Above: Theobald was the
Shai LaBeouff of his day.
So back to the thrilling world of scholarly theatre research. Remember awhile back when Shakespeare, despite being dead for four hundred years put out a new play? No? That's because he didn't, but he was posthumously credited for a play because researchers used some kind of sophisticated analysis software on a comedy called Double Falsehood and by comparing vocabulary and writing style discovered that it was actually the lost Shakespeare play Cardino, but with some guy called Lewis Theobald's name on it.

Based on comparisons with some of Marlowe's other works, the editors of The New Oxford edition of The Complete Works Of Shakespeare have decided to credit him with co-authorship on the three parts of Henry VI. Which is kind of a-huh? No, you're thinking of Henry V with Kenneth Branagh. That was totally good. This is Henry VI. It's, uh...well it's a trilogy which, in a surprising move is not as good as its prequels.
Yes, I'm still picking on these movies and no, I will not move on.

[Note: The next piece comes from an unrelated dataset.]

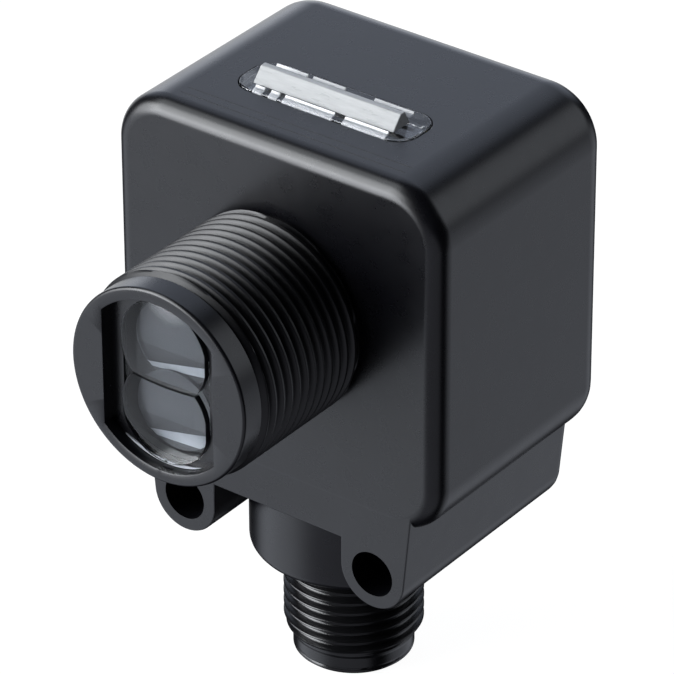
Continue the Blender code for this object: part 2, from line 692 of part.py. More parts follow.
def make_indicator_board():
    """The shelf board under the window, with its two status lights."""
    low, high = INDICATOR_BOARD_Z, INDICATOR_BOARD_Z + INDICATOR_BOARD_THICKNESS
    box("indicator_board", (-9 * MM, WINDOW_Y - 3.4 * MM, low), (9 * MM, BOARD_FRONT - GAP, high),
        BOARD_GREEN, bevel=0.1 * MM)
    half_x, half_y, height = 1.6 * MM, 1.1 * MM, 1.3 * MM
    low, high = high + GAP, high + GAP + height
    for name, x, finish in (("power_led", -LED_X, LED_GREEN), ("output_led", LED_X, LED_YELLOW)):
        box(name, (x - half_x, WINDOW_Y - half_y, low), (x + half_x, WINDOW_Y + half_y, high), finish,
            bevel=0.2 * MM)


def make_indicator_window():
    """The clear window in the top, with a raised light ridge along it, and the seal under it."""
    window = prism("indicator_window", window_outline(0), TO_XY, TOP - WINDOW_THICKNESS, TOP, CLEAR_WINDOW)
    section = [
        (RIDGE_BASE_FRONT, TOP - 0.5 * MM), (RIDGE_BASE_REAR, TOP - 0.5 * MM), (RIDGE_BASE_REAR, TOP),
        (RIDGE_CREST_REAR, TOP + RIDGE_HEIGHT), (RIDGE_CREST_FRONT, TOP + RIDGE_HEIGHT),
        (RIDGE_BASE_FRONT, TOP),
    ]
    ridge = prism("window_ridge", section, TO_YZ, -RIDGE_LENGTH / 2, RIDGE_LENGTH / 2, cutter=True)
    join(window, ridge)

    floor = TOP - WINDOW_SEAT_DEPTH + SEAM
    seal = prism("window_seal", window_outline(-SEAM), TO_XY, floor, floor + SEAL_THICKNESS, SEAL_RUBBER)
    cut(seal, prism("window_seal_opening", window_outline(-WINDOW_LIP), TO_XY, floor - 1 * MM,
                    floor + 2 * MM, cutter=True))


# --- Connector -----------------------------------------------------------------------------------


def pin_places():
    """The four pin positions around the connector's axis."""
    for number in range(4):
        angle = radians(45 + 90 * number)
        yield number + 1, PIN_CIRCLE * cos(angle), CONNECTOR_Y + PIN_CIRCLE * sin(angle)


def make_connector_sleeve():
    """The threaded tube, held by a flange inside the boss, with a cup and a key for the mating plug."""
    flange_low = BOSS_BOTTOM + BOSS_FLOOR + GAP
    groove = 1.1 * MM
    groove_floor = SLEEVE_FLANGE - 1.2 * MM
    mouth = 0.3 * MM
    profile = [
        (CUP_RADIUS, SLEEVE_TOP),
        (THREAD_RADIUS - 0.4 * MM, SLEEVE_TOP),
        (THREAD_RADIUS - 0.4 * MM, FLANGE_TOP),
        (SLEEVE_FLANGE, FLANGE_TOP),
        (SLEEVE_FLANGE, SEAL_RING_Z + groove),
        (groove_floor, SEAL_RING_Z + groove),
        (groove_floor, SEAL_RING_Z - groove),
        (SLEEVE_FLANGE, SEAL_RING_Z - groove),
        (SLEEVE_FLANGE, flange_low),
        (THREAD_RADIUS, flange_low),
        (THREAD_RADIUS, THREAD_END),
        (PILOT_RADIUS, CHAMFER_END),
        (PILOT_RADIUS, PLUG_END + mouth),
        (PILOT_RADIUS - mouth, PLUG_END),
        (CUP_RADIUS, PLUG_END),
    ]
    sleeve = turned("connector_sleeve", profile, (0, CONNECTOR_Y, 0), closed=True, finish=BLACK_SLEEVE)
    key = box("connector_key",
              (-KEY_WIDTH / 2, CONNECTOR_Y + CUP_RADIUS - KEY_HEIGHT, PLUG_END + 1.5 * MM),
              (KEY_WIDTH / 2, CONNECTOR_Y + CUP_RADIUS + 0.4 * MM, CUP_FLOOR - GAP), cutter=True)
    join(sleeve, key)


def make_connector_insert():
    """The moulded block that holds the four pins in the sleeve."""
    insert = cylinder("connector_insert", CUP_RADIUS - SEAM, SLEEVE_TOP - CUP_FLOOR,
                      (0, CONNECTOR_Y, CUP_FLOOR), finish=BLACK_INSERT)
    for number, x, y in pin_places():
        cut(insert, cylinder(f"pin_hole_{number}", PIN_RADIUS + SEAM, SLEEVE_TOP - CUP_FLOOR + 2 * MM,
                             (x, y, CUP_FLOOR - 1 * MM), steps=12, cutter=True))


def make_contact_pins():
    for number, x, y in pin_places():
        tip = arc(PIN_RADIUS, 0, -pi / 2, 4, (0, PIN_TIP + PIN_RADIUS))
        turned(f"contact_pin_{number}", [(0, PIN_TAIL), (PIN_RADIUS, PIN_TAIL)] + tip, (x, y, 0),
               steps=12, finish=PIN_GOLD)


def make_connector_leads():
    """One short wire from each pin's tail to the main board."""
    end = BOARD_FRONT - GAP - LEAD_RADIUS / 2
    for number, x, y in pin_places():
        front_row = y < CONNECTOR_Y
        level = -7.9 * MM if front_row else -10.3 * MM
        spread = x * (1.5 if front_row else 1.0)
        route = [
            (x, y, PIN_TAIL + GAP),
            (x, y, PIN_TAIL + 1.6 * MM),
            (x, y + 0.6 * MM, level - 1.2 * MM),
            ((x + spread) / 2, (y + end) / 2, level),
            (spread, end - 1.2 * MM, level + 0.1 * MM),
            (spread, end, level + 0.1 * MM),
        ]
        tube(f"connector_lead_{number}", smooth_route(route), LEAD_RADIUS, LEAD_COPPER)


def make_connector_seal():
    """The sealing ring in the sleeve's groove."""
    thickness = 0.55 * MM
    ring = BOSS_BORE - SEAM - thickness
    section = arc(thickness, pi / 2, pi / 2 - tau * 7 / 8, 8, (ring, SEAL_RING_Z))
    turned("connector_seal", section, (0, CONNECTOR_Y, 0), steps=32, closed=True, finish=SEAL_RUBBER)


# --- Sensitivity adjuster ------------------------------------------------------------------------


def make_adjuster():
    """The trimmer on the main board and its slotted rotor, which turns about the line through both."""
    half = ADJUSTER_SIDE / 2
    body = box("adjuster_body", (-half, ADJUSTER_FRONT, ADJUSTER_Z - half),
               (half, ADJUSTER_BACK, ADJUSTER_Z + half), ADJUSTER_BLUE, bevel=0.2 * MM)
    pocket_floor = ADJUSTER_FRONT + 1 * MM
    pocket = cylinder("adjuster_pocket", ADJUSTER_POCKET, 4 * MM, (0, pocket_floor + 4 * MM, ADJUSTER_Z),
                      TOWARDS_NOSE, cutter=True)
    cut(body, pocket)

    rotor_front = pocket_floor + 0.1 * MM
    flange_back = rotor_front + 0.9 * MM
    profile = [
        (0, ROTOR_FACE - rotor_front),
        (ROTOR_RADIUS - 0.2 * MM, ROTOR_FACE - rotor_front),
        (ROTOR_RADIUS, ROTOR_FACE - rotor_front - 0.2 * MM),
        (ROTOR_RADIUS, flange_back - rotor_front),
        (ROTOR_FLANGE, flange_back - rotor_front),
        (ROTOR_FLANGE, 0),
        (0, 0),
    ]
    rotor = turned("adjuster_rotor", profile, (0, rotor_front, ADJUSTER_Z), (-pi / 2, 0, 0),
                   finish=ROTOR_GREY)
    slot_half = ROTOR_SLOT_WIDTH / 2
    reach = ROTOR_RADIUS - 0.5 * MM
    slot = box("rotor_slot", (-slot_half, ROTOR_FACE - ROTOR_SLOT_DEPTH, ADJUSTER_Z - reach),
               (slot_half, ROTOR_FACE + 1 * MM, ADJUSTER_Z + reach), cutter=True)
    cut(rotor, slot)

    thickness = 0.22 * MM
    seal_y = (ADJUSTER_BACK - COVER_PLATE) / 2
    section = arc(thickness, pi / 2, pi / 2 - tau * 5 / 6, 6, (ROTOR_RADIUS + thickness + 0.1 * MM, 0))
    turned("adjuster_seal", section, (0, seal_y, ADJUSTER_Z), TOWARDS_NOSE, SMALL_STEPS, closed=True,
           finish=SEAL_RUBBER)


make_housing()
make_rear_cover()
make_lens_bezel()
make_twin_lens()
make_lens_seal()
make_optics_carrier()
make_optics_board()
make_main_board()
make_board_link()
make_indicator_board()
make_indicator_window()
make_connector_sleeve()
make_connector_insert()
make_contact_pins()
make_connector_leads()
make_connector_seal()
make_adjuster()
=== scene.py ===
from math import acos, asin, cos, pi, radians, sin, sqrt, tau

import bmesh
import bpy
from mathutils import Matrix, Vector


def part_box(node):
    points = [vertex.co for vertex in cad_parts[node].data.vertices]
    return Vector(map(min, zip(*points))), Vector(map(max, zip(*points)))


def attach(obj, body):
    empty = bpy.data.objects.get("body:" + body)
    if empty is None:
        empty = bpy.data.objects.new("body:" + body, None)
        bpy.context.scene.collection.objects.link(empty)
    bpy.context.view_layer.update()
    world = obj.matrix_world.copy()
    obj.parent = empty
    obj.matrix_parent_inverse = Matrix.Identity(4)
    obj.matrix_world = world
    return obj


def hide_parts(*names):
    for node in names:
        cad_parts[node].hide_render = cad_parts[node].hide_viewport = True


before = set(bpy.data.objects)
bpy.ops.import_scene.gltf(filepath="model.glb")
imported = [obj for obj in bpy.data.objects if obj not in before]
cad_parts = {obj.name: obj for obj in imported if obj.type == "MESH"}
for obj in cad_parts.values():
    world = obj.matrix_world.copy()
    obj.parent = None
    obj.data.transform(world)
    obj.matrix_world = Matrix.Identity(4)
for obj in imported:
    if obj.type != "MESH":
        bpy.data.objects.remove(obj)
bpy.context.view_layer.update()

# Shapes are made in millimetres, in the part's frame, and scaled to metres when they are finished.
MM = 0.001


def box_of(node):
    """A CAD node's lowest and highest corners, in millimetres."""
    low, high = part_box(node)
    return low / MM, high / MM


HOUSING_LOW, HOUSING_HIGH = box_of("housing")
BEZEL_LOW, BEZEL_HIGH = box_of("lens_bezel")
LENS_LOW, LENS_HIGH = box_of("twin_lens")
WINDOW_LOW, WINDOW_HIGH = box_of("indicator_window")
COVER_LOW, COVER_HIGH = box_of("rear_cover")
SLEEVE_LOW, SLEEVE_HIGH = box_of("connector_sleeve")
ROTOR_LOW, ROTOR_HIGH = box_of("adjuster_rotor")
CARRIER_LOW, CARRIER_HIGH = box_of("optics_carrier")

# Block
FRONT = -23.5
SIDE = HOUSING_HIGH.x
TOP = HOUSING_HIGH.z
BOTTOM = -16.9
CORNER = 5.05
FRONT_FILLET = 1.6
REAR_FILLET = 2.8
WALL = 3.3
FRONT_WALL = 2.5
SEAM = 0.15
CAVITY_CORNER = 2.0
WITNESS_LINES = (-21.3, -20.35)
WITNESS_HALF = 0.035
WITNESS_DEPTH = 0.03
WITNESS_ENDS = (-11.0, 11.4)

# Nose
NOSE_AXIS = Matrix.Rotation(pi / 2, 4, "X")
NOSE_RADIUS = 9.0
NOSE_BORE = 7.6
NOSE_START = HOUSING_LOW.y
NOSE_PITCH = 1.035
GROOVE_DEPTH = 0.52
ROOT_SHARE = 0.2
CREST_SHARE = 0.22
NECK_RADIUS = 8.45
NECK_LENGTH = 0.62
NOSE_LEAD = 0.45
FIRST_GROOVE = 1.15
BEZEL_RADIUS = BEZEL_HIGH.x
BEZEL_FRONT = BEZEL_LOW.y
BEZEL_PLATE = 1.15
BEZEL_ROUND = 0.28
BEZEL_BORE = 7.75
BEZEL_REAR_BREAK = 0.08
COLLAR_GAP = 0.05
SLOT_HALF = 5.5
SLOT_ARC = 7.6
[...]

"Because, like all writers, my dream
was to die in obscurity. That's why."

-Christopher Marlowe
Ok, so Christopher Marlowe and William Shakespeare activated their wonder twin powers and wrote a kind of boring trilogy of plays, who cares? Not a lot of people actually, unless you're like super-into the conspiracy theory that Marlowe secretly was Shakespeare. Wai-huh? It's called the Marlovian theory of authorship, and the idea was that there never was a Shakespeare and instead Marlowe just put on a different hat or something and wrote all his best plays under an assumed identity. Why? Because shut up, that's why.

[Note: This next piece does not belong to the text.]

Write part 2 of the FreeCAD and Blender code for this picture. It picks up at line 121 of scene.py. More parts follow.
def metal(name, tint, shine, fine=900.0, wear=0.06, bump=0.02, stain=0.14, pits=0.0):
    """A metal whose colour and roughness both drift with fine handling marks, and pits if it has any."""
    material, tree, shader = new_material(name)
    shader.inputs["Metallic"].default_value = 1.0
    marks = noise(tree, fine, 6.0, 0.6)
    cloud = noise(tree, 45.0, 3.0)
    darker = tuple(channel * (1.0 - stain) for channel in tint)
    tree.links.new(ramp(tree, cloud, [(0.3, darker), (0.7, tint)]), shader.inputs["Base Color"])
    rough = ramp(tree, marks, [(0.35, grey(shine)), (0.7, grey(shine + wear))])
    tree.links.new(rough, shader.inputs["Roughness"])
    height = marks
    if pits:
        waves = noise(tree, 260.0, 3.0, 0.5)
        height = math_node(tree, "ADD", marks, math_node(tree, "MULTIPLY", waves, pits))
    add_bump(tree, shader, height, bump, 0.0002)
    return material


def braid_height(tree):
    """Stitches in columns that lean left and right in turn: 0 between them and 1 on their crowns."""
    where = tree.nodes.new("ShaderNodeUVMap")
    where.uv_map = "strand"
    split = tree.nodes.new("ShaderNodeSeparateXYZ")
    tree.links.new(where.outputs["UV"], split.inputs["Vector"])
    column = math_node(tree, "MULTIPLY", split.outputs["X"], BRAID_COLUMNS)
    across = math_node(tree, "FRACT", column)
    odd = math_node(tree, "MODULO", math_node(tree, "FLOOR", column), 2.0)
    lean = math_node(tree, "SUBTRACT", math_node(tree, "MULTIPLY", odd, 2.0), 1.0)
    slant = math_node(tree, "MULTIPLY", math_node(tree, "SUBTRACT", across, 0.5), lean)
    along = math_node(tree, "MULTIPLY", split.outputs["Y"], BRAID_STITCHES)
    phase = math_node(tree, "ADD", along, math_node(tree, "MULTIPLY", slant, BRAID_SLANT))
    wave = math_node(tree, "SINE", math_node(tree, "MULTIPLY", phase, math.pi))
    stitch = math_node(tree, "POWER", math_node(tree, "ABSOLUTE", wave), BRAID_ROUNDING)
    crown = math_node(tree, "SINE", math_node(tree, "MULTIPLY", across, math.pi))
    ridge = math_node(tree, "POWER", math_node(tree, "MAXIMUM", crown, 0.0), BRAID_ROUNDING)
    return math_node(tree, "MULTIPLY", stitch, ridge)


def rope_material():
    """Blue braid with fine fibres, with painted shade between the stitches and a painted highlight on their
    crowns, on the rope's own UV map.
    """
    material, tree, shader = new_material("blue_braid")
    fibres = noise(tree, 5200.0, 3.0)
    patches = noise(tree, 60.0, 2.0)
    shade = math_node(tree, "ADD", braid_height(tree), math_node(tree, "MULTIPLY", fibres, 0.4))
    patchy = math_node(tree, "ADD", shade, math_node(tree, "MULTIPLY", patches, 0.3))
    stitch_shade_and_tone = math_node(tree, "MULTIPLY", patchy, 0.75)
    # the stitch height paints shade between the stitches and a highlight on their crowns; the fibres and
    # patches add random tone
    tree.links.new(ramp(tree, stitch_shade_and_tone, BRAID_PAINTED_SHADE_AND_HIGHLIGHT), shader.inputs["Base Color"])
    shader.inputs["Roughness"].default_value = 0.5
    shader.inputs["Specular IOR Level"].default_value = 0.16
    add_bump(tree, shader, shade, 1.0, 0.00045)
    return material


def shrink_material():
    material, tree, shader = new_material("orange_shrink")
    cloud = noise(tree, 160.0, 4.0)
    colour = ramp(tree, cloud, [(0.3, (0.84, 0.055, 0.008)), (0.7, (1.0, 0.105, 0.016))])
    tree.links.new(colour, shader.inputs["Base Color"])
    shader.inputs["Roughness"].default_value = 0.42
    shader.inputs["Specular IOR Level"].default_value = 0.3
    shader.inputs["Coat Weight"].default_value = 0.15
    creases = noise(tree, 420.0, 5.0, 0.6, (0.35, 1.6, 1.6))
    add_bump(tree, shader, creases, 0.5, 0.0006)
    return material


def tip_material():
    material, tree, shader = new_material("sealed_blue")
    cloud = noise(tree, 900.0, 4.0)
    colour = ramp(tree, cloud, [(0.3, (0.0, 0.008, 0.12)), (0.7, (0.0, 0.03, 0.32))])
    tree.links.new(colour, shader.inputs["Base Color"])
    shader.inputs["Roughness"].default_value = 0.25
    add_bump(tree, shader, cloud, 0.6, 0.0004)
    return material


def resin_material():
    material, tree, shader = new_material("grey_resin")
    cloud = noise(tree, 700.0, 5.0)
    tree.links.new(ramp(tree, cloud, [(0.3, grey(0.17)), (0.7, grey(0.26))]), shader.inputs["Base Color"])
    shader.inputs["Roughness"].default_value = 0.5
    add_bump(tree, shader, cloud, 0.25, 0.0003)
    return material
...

Anyway, I suppose evidence suggesting that the two worked together on some plays would kind of make it difficult for them to be the same person. Unless he deliberately cultivated two different writing styles and then pretended to collaborate with himself as part of an elaborate scheme to throw future generations off the scent so that he can be remembered as the other playwright who was almost as good as Shakespeare...who is also him. Marlowe, you magnificent bastard, it looks like you got us.
Batman pulled off something similar by dressing Robin up as Batman
and then casually strolling in as Bruce Wayne. Of course he was motivated
by a desire not to get sued for property damage, so what's Marlowe's deal?